**Provided records**

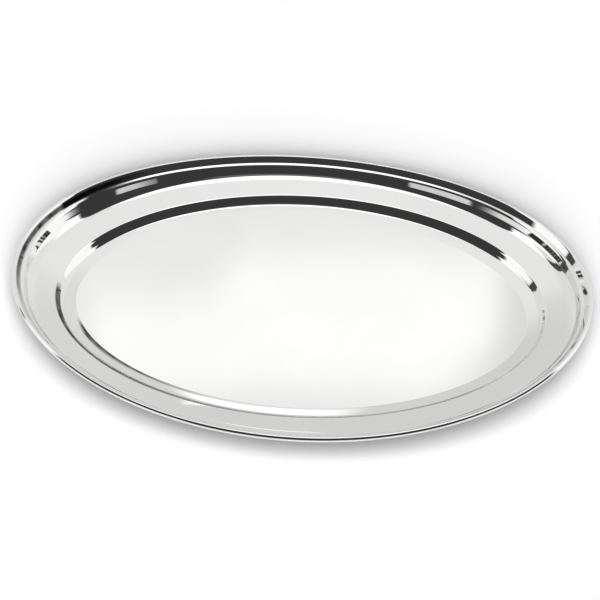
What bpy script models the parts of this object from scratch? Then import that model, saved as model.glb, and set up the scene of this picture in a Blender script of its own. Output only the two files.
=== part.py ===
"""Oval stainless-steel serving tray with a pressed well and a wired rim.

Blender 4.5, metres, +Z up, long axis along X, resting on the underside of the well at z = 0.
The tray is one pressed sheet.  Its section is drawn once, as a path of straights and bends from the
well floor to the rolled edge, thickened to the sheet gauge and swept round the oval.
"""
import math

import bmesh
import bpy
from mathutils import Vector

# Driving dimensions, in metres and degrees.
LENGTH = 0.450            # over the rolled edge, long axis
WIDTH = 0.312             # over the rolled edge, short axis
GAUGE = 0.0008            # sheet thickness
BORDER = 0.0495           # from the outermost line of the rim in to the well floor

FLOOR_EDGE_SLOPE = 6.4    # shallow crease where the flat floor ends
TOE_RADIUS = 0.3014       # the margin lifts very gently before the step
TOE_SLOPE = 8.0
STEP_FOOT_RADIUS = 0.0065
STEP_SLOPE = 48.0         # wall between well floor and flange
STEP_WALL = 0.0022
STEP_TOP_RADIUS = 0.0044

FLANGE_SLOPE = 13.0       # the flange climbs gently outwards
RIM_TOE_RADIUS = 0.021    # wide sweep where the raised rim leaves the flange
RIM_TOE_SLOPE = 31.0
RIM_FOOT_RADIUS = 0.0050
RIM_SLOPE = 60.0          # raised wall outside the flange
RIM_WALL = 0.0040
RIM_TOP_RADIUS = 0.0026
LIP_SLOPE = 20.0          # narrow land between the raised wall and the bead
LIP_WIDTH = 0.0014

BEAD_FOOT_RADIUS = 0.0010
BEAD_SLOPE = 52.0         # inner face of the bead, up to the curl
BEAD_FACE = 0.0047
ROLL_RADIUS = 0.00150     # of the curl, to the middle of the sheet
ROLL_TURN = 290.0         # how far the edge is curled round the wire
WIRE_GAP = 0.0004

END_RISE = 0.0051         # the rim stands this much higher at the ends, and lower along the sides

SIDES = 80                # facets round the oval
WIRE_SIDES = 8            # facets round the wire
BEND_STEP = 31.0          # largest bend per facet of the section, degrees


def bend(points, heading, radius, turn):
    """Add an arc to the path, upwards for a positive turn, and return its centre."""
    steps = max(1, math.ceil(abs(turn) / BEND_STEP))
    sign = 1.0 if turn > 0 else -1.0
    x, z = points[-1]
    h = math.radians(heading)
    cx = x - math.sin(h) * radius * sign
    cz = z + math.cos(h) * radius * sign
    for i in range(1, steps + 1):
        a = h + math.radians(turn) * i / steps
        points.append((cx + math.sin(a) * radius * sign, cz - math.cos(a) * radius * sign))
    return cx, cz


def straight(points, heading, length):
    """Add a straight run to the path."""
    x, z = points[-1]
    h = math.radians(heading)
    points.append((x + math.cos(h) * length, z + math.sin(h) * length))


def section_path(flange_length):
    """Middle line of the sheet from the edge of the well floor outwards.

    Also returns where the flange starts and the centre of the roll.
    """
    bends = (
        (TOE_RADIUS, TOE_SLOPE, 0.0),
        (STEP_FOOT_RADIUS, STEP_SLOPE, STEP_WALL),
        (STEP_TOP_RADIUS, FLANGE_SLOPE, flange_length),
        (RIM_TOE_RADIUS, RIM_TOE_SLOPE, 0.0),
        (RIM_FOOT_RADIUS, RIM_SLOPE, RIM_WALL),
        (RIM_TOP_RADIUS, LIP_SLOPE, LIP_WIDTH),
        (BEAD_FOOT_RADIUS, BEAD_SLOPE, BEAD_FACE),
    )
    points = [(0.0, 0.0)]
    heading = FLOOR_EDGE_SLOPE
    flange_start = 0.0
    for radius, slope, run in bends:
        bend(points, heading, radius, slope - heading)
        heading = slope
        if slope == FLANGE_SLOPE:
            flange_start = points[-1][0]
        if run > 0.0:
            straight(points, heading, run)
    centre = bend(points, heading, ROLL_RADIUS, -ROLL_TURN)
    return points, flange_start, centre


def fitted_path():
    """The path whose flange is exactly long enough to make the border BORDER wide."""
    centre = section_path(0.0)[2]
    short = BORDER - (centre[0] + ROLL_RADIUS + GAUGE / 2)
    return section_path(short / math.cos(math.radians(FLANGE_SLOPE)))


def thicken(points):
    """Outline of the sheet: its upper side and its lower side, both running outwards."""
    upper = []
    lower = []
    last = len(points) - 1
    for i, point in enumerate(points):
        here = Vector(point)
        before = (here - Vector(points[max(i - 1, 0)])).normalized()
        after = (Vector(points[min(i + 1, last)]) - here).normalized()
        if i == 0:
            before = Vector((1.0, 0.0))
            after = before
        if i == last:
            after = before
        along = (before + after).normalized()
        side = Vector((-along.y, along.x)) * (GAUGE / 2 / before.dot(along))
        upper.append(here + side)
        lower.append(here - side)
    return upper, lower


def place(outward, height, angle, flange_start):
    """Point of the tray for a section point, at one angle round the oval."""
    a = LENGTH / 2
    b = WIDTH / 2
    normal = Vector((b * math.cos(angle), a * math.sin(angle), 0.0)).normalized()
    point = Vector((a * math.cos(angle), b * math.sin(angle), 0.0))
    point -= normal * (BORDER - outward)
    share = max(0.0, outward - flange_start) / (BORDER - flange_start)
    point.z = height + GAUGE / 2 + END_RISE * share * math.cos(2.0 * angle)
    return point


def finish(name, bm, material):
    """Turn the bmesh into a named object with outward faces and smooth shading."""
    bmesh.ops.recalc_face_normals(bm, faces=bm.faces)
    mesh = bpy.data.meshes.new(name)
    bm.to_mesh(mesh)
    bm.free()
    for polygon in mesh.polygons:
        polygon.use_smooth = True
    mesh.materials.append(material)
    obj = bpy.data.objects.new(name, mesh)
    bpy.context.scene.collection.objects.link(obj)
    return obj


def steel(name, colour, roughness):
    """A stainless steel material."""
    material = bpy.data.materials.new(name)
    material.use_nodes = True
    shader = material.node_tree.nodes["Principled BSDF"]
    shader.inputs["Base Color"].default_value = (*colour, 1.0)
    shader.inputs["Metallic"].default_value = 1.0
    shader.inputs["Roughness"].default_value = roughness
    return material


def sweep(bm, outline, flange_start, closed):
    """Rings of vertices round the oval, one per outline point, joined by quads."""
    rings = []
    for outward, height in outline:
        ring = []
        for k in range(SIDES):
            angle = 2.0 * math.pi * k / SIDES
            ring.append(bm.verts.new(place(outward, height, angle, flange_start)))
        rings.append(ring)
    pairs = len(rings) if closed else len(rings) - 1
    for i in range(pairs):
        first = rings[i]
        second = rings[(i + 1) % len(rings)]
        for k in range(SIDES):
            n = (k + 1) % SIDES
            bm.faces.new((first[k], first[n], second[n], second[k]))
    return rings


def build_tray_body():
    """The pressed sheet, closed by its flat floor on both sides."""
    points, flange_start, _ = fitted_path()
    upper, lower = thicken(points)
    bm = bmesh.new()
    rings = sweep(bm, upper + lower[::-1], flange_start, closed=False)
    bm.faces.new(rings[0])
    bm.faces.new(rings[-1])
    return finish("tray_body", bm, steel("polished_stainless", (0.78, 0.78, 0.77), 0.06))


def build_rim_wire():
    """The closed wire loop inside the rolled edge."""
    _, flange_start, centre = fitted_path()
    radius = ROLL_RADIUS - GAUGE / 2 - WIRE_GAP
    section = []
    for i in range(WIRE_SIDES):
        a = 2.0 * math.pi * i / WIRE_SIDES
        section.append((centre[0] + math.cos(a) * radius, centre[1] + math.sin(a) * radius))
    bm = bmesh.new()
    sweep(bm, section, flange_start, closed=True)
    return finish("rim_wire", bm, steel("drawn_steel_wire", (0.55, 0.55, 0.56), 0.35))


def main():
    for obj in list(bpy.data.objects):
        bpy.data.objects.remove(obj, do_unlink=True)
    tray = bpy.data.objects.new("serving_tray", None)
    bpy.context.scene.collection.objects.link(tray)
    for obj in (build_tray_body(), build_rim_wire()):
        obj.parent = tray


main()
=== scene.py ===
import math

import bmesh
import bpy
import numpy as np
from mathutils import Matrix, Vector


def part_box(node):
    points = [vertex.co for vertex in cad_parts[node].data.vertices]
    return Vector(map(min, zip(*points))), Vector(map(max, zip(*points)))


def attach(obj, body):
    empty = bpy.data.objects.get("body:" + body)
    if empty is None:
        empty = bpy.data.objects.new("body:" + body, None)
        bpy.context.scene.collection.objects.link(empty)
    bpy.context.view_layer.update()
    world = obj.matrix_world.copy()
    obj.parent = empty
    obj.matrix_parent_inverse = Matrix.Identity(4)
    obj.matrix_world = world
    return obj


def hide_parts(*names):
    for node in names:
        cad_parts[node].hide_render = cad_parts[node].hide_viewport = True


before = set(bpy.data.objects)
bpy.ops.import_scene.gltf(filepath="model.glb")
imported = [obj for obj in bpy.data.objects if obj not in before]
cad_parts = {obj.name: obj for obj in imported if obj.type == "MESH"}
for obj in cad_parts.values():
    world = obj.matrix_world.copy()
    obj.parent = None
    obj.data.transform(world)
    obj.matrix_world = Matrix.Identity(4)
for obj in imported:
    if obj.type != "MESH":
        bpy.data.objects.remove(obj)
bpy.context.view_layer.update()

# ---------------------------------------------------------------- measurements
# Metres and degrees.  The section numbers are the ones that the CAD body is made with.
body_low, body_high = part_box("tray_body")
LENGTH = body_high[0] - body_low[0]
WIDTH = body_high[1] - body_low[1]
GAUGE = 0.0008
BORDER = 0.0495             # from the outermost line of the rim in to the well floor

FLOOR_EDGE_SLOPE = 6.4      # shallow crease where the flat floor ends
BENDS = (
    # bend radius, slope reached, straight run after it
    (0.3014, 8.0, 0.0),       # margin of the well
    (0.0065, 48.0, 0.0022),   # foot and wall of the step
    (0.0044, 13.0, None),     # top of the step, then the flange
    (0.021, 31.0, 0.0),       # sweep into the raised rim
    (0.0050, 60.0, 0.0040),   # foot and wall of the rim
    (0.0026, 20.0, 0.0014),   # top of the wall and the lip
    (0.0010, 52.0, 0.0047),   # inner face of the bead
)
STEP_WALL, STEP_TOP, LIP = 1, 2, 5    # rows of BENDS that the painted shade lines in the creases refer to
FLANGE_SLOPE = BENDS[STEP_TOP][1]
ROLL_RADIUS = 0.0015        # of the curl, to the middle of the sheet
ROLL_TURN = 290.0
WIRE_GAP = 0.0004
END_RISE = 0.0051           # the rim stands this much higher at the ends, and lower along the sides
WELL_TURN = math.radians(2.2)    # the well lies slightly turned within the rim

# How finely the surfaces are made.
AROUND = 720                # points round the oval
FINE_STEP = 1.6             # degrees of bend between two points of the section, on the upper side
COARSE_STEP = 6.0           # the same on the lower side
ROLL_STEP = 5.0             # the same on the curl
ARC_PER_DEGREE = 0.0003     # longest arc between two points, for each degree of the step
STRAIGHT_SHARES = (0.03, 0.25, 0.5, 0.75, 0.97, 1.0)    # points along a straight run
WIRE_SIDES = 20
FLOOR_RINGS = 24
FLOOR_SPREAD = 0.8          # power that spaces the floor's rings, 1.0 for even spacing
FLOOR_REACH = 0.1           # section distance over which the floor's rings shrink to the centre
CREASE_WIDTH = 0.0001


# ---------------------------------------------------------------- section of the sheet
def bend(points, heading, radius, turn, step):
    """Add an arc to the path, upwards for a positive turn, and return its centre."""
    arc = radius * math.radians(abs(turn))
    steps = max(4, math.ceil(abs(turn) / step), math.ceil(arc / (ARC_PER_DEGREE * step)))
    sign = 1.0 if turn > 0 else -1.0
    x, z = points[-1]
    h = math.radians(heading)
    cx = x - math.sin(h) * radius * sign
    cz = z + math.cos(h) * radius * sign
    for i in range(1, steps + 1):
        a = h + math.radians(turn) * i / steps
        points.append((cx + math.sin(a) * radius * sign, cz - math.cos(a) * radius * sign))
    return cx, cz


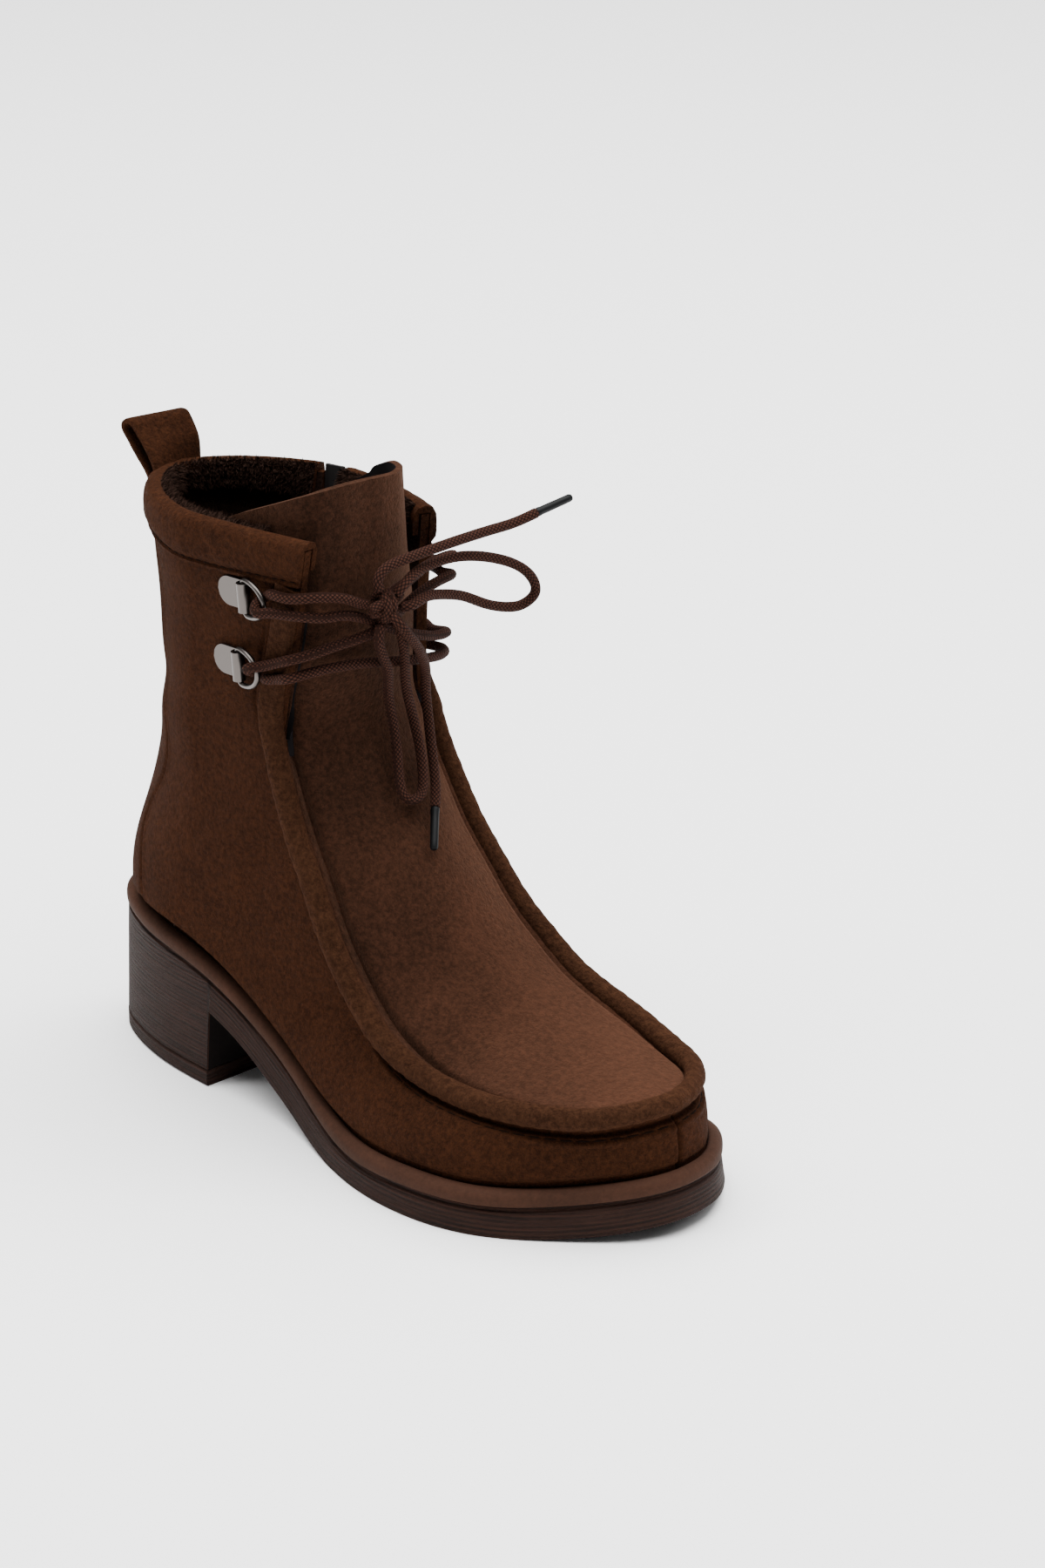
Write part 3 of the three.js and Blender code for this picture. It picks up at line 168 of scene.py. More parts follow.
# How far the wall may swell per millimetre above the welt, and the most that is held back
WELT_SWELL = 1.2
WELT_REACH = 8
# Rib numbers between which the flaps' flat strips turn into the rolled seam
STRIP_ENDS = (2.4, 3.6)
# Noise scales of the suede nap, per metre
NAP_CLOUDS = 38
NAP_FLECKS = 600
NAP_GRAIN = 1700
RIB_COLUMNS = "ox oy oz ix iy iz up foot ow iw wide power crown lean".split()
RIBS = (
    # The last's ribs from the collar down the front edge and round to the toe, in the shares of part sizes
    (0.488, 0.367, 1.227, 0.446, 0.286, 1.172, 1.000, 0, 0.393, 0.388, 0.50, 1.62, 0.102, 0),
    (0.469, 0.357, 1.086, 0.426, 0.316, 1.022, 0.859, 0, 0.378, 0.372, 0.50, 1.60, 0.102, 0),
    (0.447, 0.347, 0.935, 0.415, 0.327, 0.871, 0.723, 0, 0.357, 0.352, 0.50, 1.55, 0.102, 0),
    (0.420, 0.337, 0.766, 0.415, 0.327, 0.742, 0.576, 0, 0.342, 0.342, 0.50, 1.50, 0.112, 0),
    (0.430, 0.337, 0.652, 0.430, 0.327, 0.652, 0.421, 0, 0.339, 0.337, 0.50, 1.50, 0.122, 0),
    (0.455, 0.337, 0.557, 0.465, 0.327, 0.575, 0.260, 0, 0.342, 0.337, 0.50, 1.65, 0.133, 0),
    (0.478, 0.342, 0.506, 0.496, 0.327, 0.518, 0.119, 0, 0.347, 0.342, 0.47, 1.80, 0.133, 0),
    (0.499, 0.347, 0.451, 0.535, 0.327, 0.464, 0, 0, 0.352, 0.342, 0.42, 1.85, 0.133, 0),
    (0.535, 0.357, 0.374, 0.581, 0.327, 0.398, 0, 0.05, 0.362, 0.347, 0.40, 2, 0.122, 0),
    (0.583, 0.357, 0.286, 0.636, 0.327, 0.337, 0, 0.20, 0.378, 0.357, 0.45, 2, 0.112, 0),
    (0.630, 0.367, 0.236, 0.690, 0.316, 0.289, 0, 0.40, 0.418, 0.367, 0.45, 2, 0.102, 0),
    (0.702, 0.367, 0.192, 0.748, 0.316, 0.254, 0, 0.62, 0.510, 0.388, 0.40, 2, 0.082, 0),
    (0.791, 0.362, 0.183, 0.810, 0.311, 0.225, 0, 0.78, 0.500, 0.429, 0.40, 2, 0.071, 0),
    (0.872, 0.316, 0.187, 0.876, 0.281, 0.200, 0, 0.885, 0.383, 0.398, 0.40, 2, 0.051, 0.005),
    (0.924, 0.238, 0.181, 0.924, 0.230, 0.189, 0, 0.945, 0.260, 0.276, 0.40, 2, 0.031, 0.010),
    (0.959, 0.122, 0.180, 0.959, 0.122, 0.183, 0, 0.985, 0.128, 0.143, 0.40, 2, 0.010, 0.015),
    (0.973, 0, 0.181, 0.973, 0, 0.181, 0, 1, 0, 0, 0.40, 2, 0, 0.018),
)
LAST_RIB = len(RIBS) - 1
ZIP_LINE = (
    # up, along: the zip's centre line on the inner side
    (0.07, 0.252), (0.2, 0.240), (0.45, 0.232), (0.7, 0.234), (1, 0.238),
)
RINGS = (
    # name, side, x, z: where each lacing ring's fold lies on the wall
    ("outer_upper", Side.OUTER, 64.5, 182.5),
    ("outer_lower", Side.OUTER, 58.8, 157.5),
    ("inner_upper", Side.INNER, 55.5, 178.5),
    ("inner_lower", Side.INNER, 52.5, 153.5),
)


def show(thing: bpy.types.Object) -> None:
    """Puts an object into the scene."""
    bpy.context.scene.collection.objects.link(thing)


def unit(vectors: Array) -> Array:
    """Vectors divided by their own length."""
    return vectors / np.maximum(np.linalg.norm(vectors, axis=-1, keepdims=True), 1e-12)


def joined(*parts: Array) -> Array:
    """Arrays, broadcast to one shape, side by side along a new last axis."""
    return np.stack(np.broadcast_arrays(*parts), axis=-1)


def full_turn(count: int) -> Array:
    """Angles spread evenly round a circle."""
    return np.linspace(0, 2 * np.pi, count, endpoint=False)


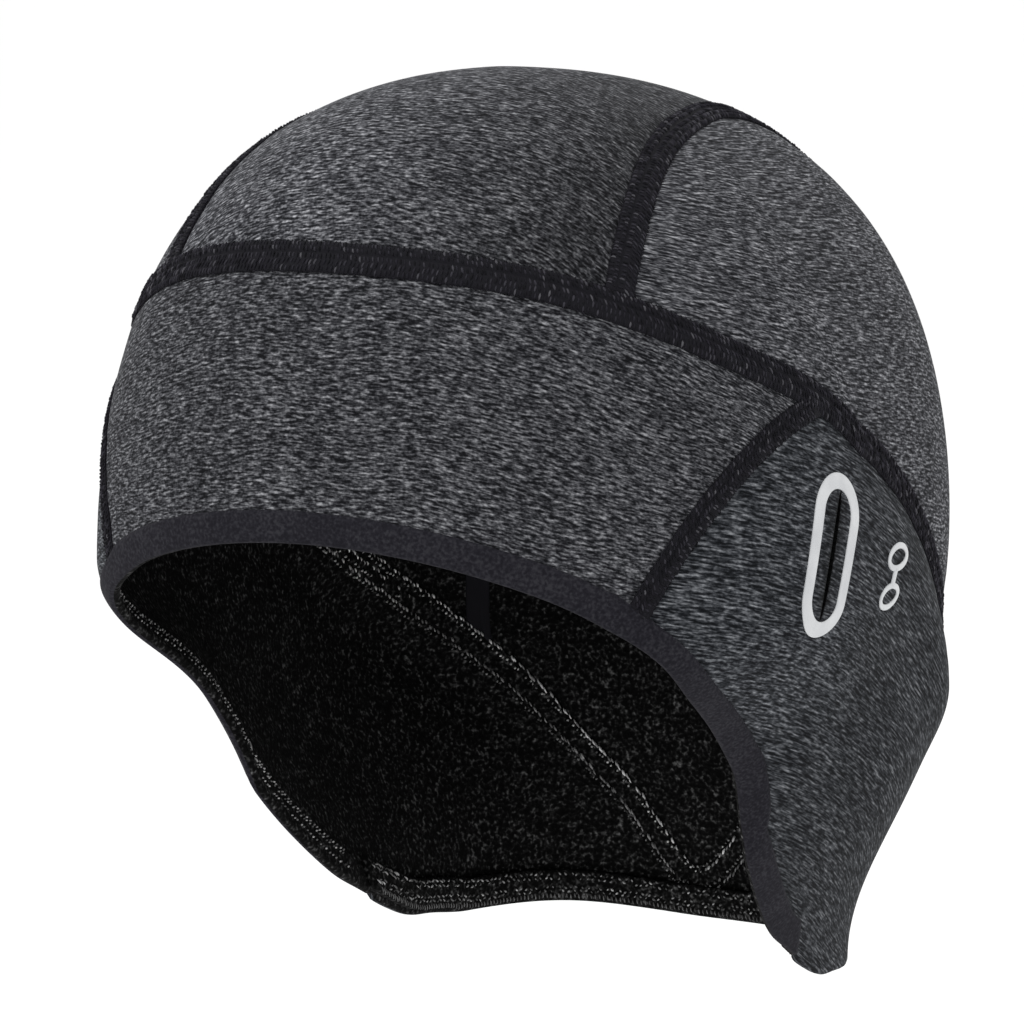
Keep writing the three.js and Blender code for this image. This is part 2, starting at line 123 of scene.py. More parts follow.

**Instructions for the task**
Retype the portion of the data above that starts on the line with "bpy.context.scene.collection.objects.link(tray)" and finishes on the line with "obj.parent = empty", including both of those lines.

**Answer in full**
    bpy.context.scene.collection.objects.link(tray)
    for obj in (build_tray_body(), build_rim_wire()):
        obj.parent = tray


main()
=== scene.py ===
import math

import bmesh
import bpy
import numpy as np
from mathutils import Matrix, Vector


def part_box(node):
    points = [vertex.co for vertex in cad_parts[node].data.vertices]
    return Vector(map(min, zip(*points))), Vector(map(max, zip(*points)))


def attach(obj, body):
    empty = bpy.data.objects.get("body:" + body)
    if empty is None:
        empty = bpy.data.objects.new("body:" + body, None)
        bpy.context.scene.collection.objects.link(empty)
    bpy.context.view_layer.update()
    world = obj.matrix_world.copy()
    obj.parent = empty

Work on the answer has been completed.